Tuberculous peritonitis in Manitoba.

Description: 

Between Jan. 1, 1971 and June 30, 1976 the authors diagnosed tuberculous peritonitis in 17 patients. The basis for the diagnosis was a positive culture for Mycobacterium tuberculosis from the peritoneal fluid or nodules (nine patients) or the presence of caseating granulomas in biopsy specimens of the peritoneum (eight patients). Fifteen of the 17 patients were women. Eleven were North American Indians and eight of them suffered from alcoholism. The predominant symptoms of abdominal pain, progressive abdominal distension and vomiting, and abdominal tenderness on physical examination were present both in alcoholics and in nonalcoholics. However, only the former had demonstrable ascites. The mean time from admission to hospital until establishment of the diagnosis was 8.3 days in six nonalcoholics and 49 days in the alcoholics (P less than 0.01).

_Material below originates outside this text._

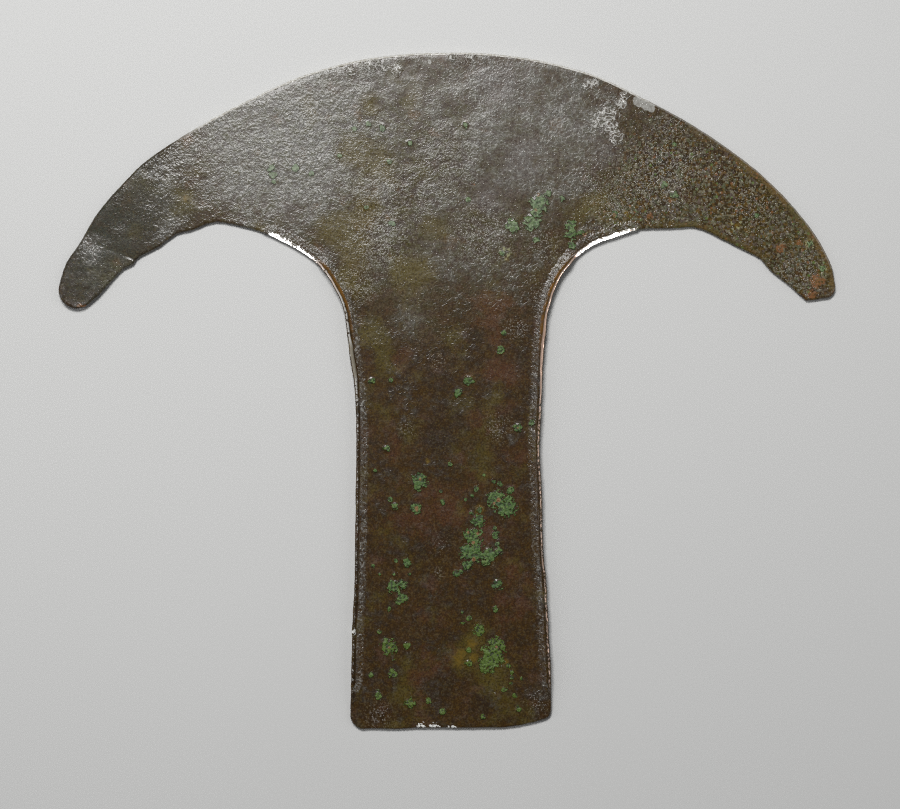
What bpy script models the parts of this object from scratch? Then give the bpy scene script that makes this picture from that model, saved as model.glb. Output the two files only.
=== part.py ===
"""Axe money: one sheet of copper beaten out into a broad crescent blade over a plain shank.

The sheet lies on its back on the ground plane. +X runs to the blade's right horn, +Y to the
crown of the blade and +Z out of the face that carries the flange. The origin is under the
middle of the sheet's box. Lengths are in metres.
"""

import math
from collections import namedtuple

import bmesh
import bpy
from mathutils import Vector
from mathutils.geometry import interpolate_bezier

# Blade
blade_span = 0.1450  # tip to tip of the horns
crown_drop = 0.0405  # from the top of the crown down to where its arc reaches the span
crown_waver = 0.0010  # how far the hammer left its edge out of a true arc
left_tip_hang = 0.0073  # how far each horn's tip hangs below that
right_tip_hang = 0.0054
left_tip_round = 0.00345  # the left tip is worn to a half round
right_tip_round = 0.0019  # the right tip is blunt, with a round outer corner
right_tip_corner = 0.0008  # and a tighter inner one
right_tip_cut = 0.0033  # from the middle of one corner to the middle of the other
right_tip_slant = 0.0004  # how much lower the inner corner reaches

# Shank
overall_length = 0.12635  # crown to foot
waist_width = 0.03415
foot_width = 0.03747
waist_lean = 0.0002  # how far the shank's middle line stands to the right of the blade's
foot_lean = 0.0007
left_foot_round = 0.0026
right_foot_round = 0.0018
foot_slant = 0.0017  # how much higher the foot's right corner sits than its left one

# Sheet and its edge
web_thickness = 0.0010
edge_round = 0.00028

# Flange beaten up along the shank and round into the bays under the horns
flange_height = 0.00115  # above the web
crest_round = 0.00014
crest_width = 0.00022
wall_run = 0.00042  # the steep inner wall, seen from above
slope_run = 0.0014  # the hollow slope between that wall and the flat web
slope_rise = 0.00028
slope_knee = (0.45, 0.30)  # the hollow's deepest line, as shares of that run and rise
left_flange_reach = 0.0340  # where the flange starts, from the middle of the blade
right_flange_reach = 0.0357
flange_start = 0.0008  # the length over which it starts there
flange_fade = 0.0080  # the length over which it dies away above the foot

# How fine the outline is
longest_edge = 0.0020
sharpest_turn_deg = 8

# The crown is an arc that the hammer left a little out of true. Each pair is a share of the
# half span, and a share of the waver by which the edge stands above the arc there.
crown_wander = [
    (0.993, -0.8),
    (0.980, 0.1),
    (0.950, 0.9),
    (0.900, 1.0),
    (0.835, 0.8),
    (0.770, 0.45),
    (0.640, -0.1),
    (0.515, -0.25),
    (0.385, 0.3),
    (0.255, 0.3),
    (0.130, 0.2),
    (0.000, 0.0),
    (-0.130, 0.1),
    (-0.255, 0.15),
    (-0.385, 0.0),
    (-0.515, -0.4),
    (-0.640, -0.1),
    (-0.770, 0.9),
    (-0.835, 0.8),
    (-0.900, 0.5),
    (-0.950, -1.0),
    (-0.980, -1.0),
]

# The bays under the horns, from the horn's tip to the root of the shank. Each pair is a share
# of the bay's width, from the shank outwards, and a share of the horn's drop from the crown.
left_bay = [
    (0.861, 0.944),
    (0.810, 0.877),
    (0.783, 0.846),
    (0.749, 0.828),
    (0.741, 0.808),
    (0.706, 0.784),
    (0.659, 0.756),
    (0.606, 0.709),
    (0.558, 0.696),
    (0.475, 0.662),
    (0.390, 0.679),
    (0.323, 0.699),
    (0.256, 0.734),
    (0.189, 0.776),
    (0.122, 0.836),
    (0.072, 0.924),
    (0.045, 0.998),
]
right_bay = [
    (0.846, 0.948),
    (0.812, 0.916),
    (0.779, 0.883),
    (0.745, 0.836),
    (0.711, 0.814),
    (0.644, 0.775),
    (0.576, 0.733),
    (0.524, 0.710),
    (0.475, 0.713),
    (0.407, 0.716),
    (0.340, 0.720),
    (0.272, 0.745),
    (0.204, 0.772),
    (0.154, 0.804),
    (0.120, 0.840),
    (0.079, 0.901),
    (0.056, 0.956),
    (0.039, 1.015),
]

# The shank's sides between the bay and the waist: a share of the way up from the waist, and
# a share of the way out to the root of the bay.
waist_share = 0.66  # height of the waist, as a share of the shank's length
left_root = [(0.831, 0.70), (0.669, 0.52), (0.479, 0.185), (0.28, 0.04)]
right_root = [(0.912, 0.70), (0.743, 0.50), (0.608, 0.33), (0.405, 0.235), (0.203, 0.096)]

# The sides between the waist and the foot: a share of the way down, and of the way out.
left_flare = [(0.0, 0.0), (0.107, 0.08), (0.25, 0.16), (0.50, 0.32), (0.61, 0.63), (0.75, 0.79), (0.86, 0.87)]
right_flare = [(0.0, 0.0), (0.18, 0.19), (0.39, 0.35), (0.45, 0.52), (0.54, 0.65), (0.68, 0.81), (0.82, 0.97)]

# The foot, from its left corner to its right one: a share of the way across, and how far the
# edge stands above its lowest place, as a share of the slant.
foot_edge = [(0.10, 0.08), (0.22, 0.0), (0.33, 0.12), (0.60, 0.12), (0.76, 0.18), (0.87, 0.52)]

Horn = namedtuple("Horn", "side hang reach bay root flare")
left = Horn(-1, left_tip_hang, left_flange_reach, left_bay, left_root, left_flare)
right = Horn(1, right_tip_hang, right_flange_reach, right_bay, right_root, right_flare)

half_span = blade_span / 2
crown_level = overall_length / 2
foot_level = -overall_length / 2
crown_radius = (half_span**2 + crown_drop**2) / (2 * crown_drop)


def arc(centre, radius, start, end, steps):
    """Points on an arc, counterclockwise from one angle to another, in degrees."""
    turned = (math.radians(start + (end - start) * i / steps) for i in range(steps + 1))
    return [(centre[0] + radius * math.cos(a), centre[1] + radius * math.sin(a)) for a in turned]


def crown():
    """The crown's edge from the right horn over to the left one."""
    points = []
    for share, proud in crown_wander:
        x = share * half_span
        sink = crown_radius - math.sqrt(crown_radius**2 - x**2)
        points.append((x, crown_level - sink + proud * crown_waver))
    return points


def left_tip():
    """The half round end of the left horn, from its outer side to its inner one."""
    lowest = crown_level - crown_drop - left_tip_hang
    centre = (-half_span + left_tip_round, lowest + left_tip_round)
    return arc(centre, left_tip_round, 170, 320, 7)


def right_tip():
    """The blunt end of the right horn, from its inner corner to its outer one."""
    lowest = crown_level - crown_drop - right_tip_hang
    outer = (half_span - right_tip_round, lowest + right_tip_round)
    inner = (outer[0] - right_tip_cut, lowest - right_tip_slant + right_tip_corner)
    return arc(inner, right_tip_corner, 220, 280, 3) + arc(outer, right_tip_round, 275, 370, 5)


def waist_level(horn):
    """The height of the shank's narrowest place."""
    shank_length = overall_length - crown_drop - horn.hang
    return foot_level + waist_share * shank_length


def waist_edge(horn):
    return waist_lean + horn.side * waist_width / 2


def foot_side(horn):
    return foot_lean + horn.side * foot_width / 2


def bay(horn):
    """The edge under a horn, from the horn's tip to the root of the shank."""
    drop = crown_drop + horn.hang
    width = half_span - horn.side * waist_edge(horn)
    return [
        (waist_edge(horn) + horn.side * across * width, crown_level - down * drop)
        for across, down in horn.bay
    ]


def shank_side(horn):
    """One side of the shank, from the root of the bay down to the foot's corner."""
    root_x, root_y = bay(horn)[-1]
    waist_x, waist_y = waist_edge(horn), waist_level(horn)
    foot_x = foot_side(horn)
    upper = [
        (waist_x + out * (root_x - waist_x), waist_y + up * (root_y - waist_y))
        for up, out in horn.root
    ]
    lower = [
        (waist_x + out * (foot_x - waist_x), waist_y + down * (foot_level - waist_y))
        for down, out in horn.flare
    ]
    return upper + lower


def foot():
    """The foot's edge, from the left corner round to the right one."""
    left_x, right_x = foot_side(left), foot_side(right)
    left_corner = (left_x + left_foot_round, foot_level + left_foot_round)
    right_corner = (right_x - right_foot_round, foot_level + foot_slant + right_foot_round)
    between = [
        (left_x + share * (right_x - left_x), foot_level + rise * foot_slant)
        for share, rise in foot_edge
    ]
    return (
        arc(left_corner, left_foot_round, 180, 262, 4)
        + between
        + arc(right_corner, right_foot_round, 282, 360, 4)
    )


def outline_knots():
    """Every knot of the outline counterclockwise, each with the horn whose flange follows it."""
    runs = [
        (crown(), None),
        (left_tip(), None),
        (bay(left), left),
        (shank_side(left), left),
        (foot(), None),
        (shank_side(right)[::-1], right),
        (bay(right)[::-1], right),
        (right_tip(), None),
    ]
    return [(Vector((x, y, 0)), horn) for points, horn in runs for x, y in points]


def ease(share):
    """A share held between 0 and 1, with a soft start and end."""
    held = min(max(share, 0), 1)
    return held * held * (3 - 2 * held)


def flange_at(point, horn):
    """How high the flange stands above the web at a place on the outline."""
    if horn is None:
        return 0.0
    start = ease((horn.reach - abs(point.x)) / flange_start)
    fade = ease((point.y - foot_level - left_foot_round) / flange_fade)
    return flange_height * start * fade


def outline():
    """The outline as a smooth line through its knots, with the flange's height at each point."""
    knots = outline_knots()
    count = len(knots)
    line = []
    for i, (here, horn) in enumerate(knots):
        before = knots[i - 1][0]
        after, next_horn = knots[(i + 1) % count]
        beyond = knots[(i + 2) % count][0]
        # Handles a third of the way along, level with the knots on either side.
        reach = (after - here).length / 3
        lead = here + (after - before).normalized() * reach
        trail = after - (beyond - here).normalized() * reach
        turn = (after - before).angle(beyond - here)
        by_length = math.ceil((after - here).length / longest_edge)
        by_turn = math.ceil(math.degrees(turn) / sharpest_turn_deg)
        steps = max(by_length, by_turn, 1)
        along = interpolate_bezier(here, lead, trail, after, steps + 1)
        flanged = horn if next_horn is horn else horn or next_horn
        line += [(point, flange_at(point, flanged)) for point in along[:-1]]
    return line


def edge_section(lift):
    """The edge's profile where the flange stands this high: how far in and how high each line of it runs."""
    corner = min(edge_round, web_thickness * 0.4)
    top = web_thickness + flange_height
    crest = crest_round + crest_width
    wall_foot = crest + wall_run
    plain = [(corner, 0), (0, corner), (0, web_thickness - corner)]
    # The flange's lines lie side by side on the web where it has died away.
    plain += [(corner * (1 + line / 2), web_thickness) for line in range(5)]
    flanged = [
        (corner, 0),
        (0, corner),
        (0, top - crest_round),
        (crest_round, top),
        (crest, top - crest_round),
        (wall_foot, web_thickness + slope_rise),
        (wall_foot + slope_run * slope_knee[0], web_thickness + slope_rise * slope_knee[1]),
        (wall_foot + slope_run, web_thickness),
    ]
    standing = lift / flange_height
    return [Vector(a).lerp(Vector(b), standing) for a, b in zip(plain, flanged)]


def build_sheet():
    """The sheet's mesh: the underside, the edge's profile carried all the way round, and the web."""
    line = outline()
    points = [point for point, _ in line]
    inward = []
    for i, point in enumerate(points):
        along = (points[(i + 1) % len(points)] - points[i - 1]).normalized()
        inward.append(Vector((-along.y, along.x, 0)))
    sections = [edge_section(lift) for _, lift in line]

    mesh = bmesh.new()
    ring = []
    for point, aside, section in zip(points, inward, sections):
        into, height = section[0]
        ring.append(mesh.verts.new(point + aside * into + Vector((0, 0, height))))
    mesh.faces.new(ring[::-1])
    for row in range(1, len(sections[0])):
        above = []
        for point, aside, section in zip(points, inward, sections):
            into, height = section[row]
            above.append(mesh.verts.new(point + aside * into + Vector((0, 0, height))))
        for i in range(len(ring)):
            j = (i + 1) % len(ring)
            mesh.faces.new((ring[i], ring[j], above[j], above[i]))
        ring = above
    mesh.faces.new(ring)
    return mesh


def patinated_copper():
    """Old copper under a dark brown patina."""
    material = bpy.data.materials.new("patinated copper")
    material.use_nodes = True
    shader = material.node_tree.nodes["Principled BSDF"]
    shader.inputs["Base Color"].default_value = (0.075, 0.062, 0.038, 1)
    shader.inputs["Roughness"].default_value = 0.48
    shader.inputs["Metallic"].default_value = 0.55
    return material


for old in list(bpy.data.objects):
    bpy.data.objects.remove(old)

sheet = build_sheet()
data = bpy.data.meshes.new("axe_money")
sheet.to_mesh(data)
sheet.free()
data.materials.append(patinated_copper())
data.shade_smooth()
data.set_sharp_from_angle(angle=math.radians(35))
axe_money = bpy.data.objects.new("axe_money", data)
bpy.context.scene.collection.objects.link(axe_money)
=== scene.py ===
"""The looks of a piece of axe money: a copper sheet beaten into a broad crescent blade over a shank.

It lies on its back on a pale table. Lengths are in metres unless a name ends in _mm. +X runs to
the right horn, +Y to the crown of the blade and +Z up out of the face that carries the flange.
"""

import math

import bmesh
import bpy
import numpy as np
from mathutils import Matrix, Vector, kdtree


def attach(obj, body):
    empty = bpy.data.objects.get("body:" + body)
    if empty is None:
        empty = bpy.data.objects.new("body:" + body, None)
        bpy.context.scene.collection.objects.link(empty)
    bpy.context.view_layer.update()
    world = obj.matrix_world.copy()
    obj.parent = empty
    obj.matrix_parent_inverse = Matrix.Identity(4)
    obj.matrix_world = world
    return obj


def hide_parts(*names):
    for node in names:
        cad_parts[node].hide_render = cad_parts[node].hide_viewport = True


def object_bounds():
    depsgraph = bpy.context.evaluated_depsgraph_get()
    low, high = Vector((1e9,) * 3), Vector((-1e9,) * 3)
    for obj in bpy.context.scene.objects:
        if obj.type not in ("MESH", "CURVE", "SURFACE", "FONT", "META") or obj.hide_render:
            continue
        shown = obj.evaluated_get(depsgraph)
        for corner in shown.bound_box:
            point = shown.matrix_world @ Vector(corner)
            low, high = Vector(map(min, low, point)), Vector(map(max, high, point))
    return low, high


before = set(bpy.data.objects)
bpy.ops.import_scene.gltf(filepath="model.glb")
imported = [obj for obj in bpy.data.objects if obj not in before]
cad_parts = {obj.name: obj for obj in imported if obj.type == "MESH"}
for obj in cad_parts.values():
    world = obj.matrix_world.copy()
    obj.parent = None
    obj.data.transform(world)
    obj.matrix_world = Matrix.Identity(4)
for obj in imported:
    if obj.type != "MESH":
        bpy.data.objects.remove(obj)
solid_low, solid_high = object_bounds()

# Camera. It looks straight down on the sheet as it lies, with the crown of the blade at the top
# of the picture, from far enough off that the edge's walls hardly show.
picture_width = 0.16795  # how much of the sheet's face the picture takes in, side to side
picture_middle = (0.00056, -0.00252)
face_level = 0.0010
lens_mm = 85.0
film_width_mm = 36.0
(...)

The delay in making the diagnosis in the patients with alcoholism resulted from a tendency to attribute their fever to alcoholic hepatitis and the ascites to portal hypertension. The mean duration of hospitalization was 160.3 days for the alcoholics and only 41.5 days for the nonalcoholics. Two of the eight alcoholics died, one of hepatic failure and the other, 3 years after the diagnosis of tuberculous peritonitis was made, of miliary tuberculosis.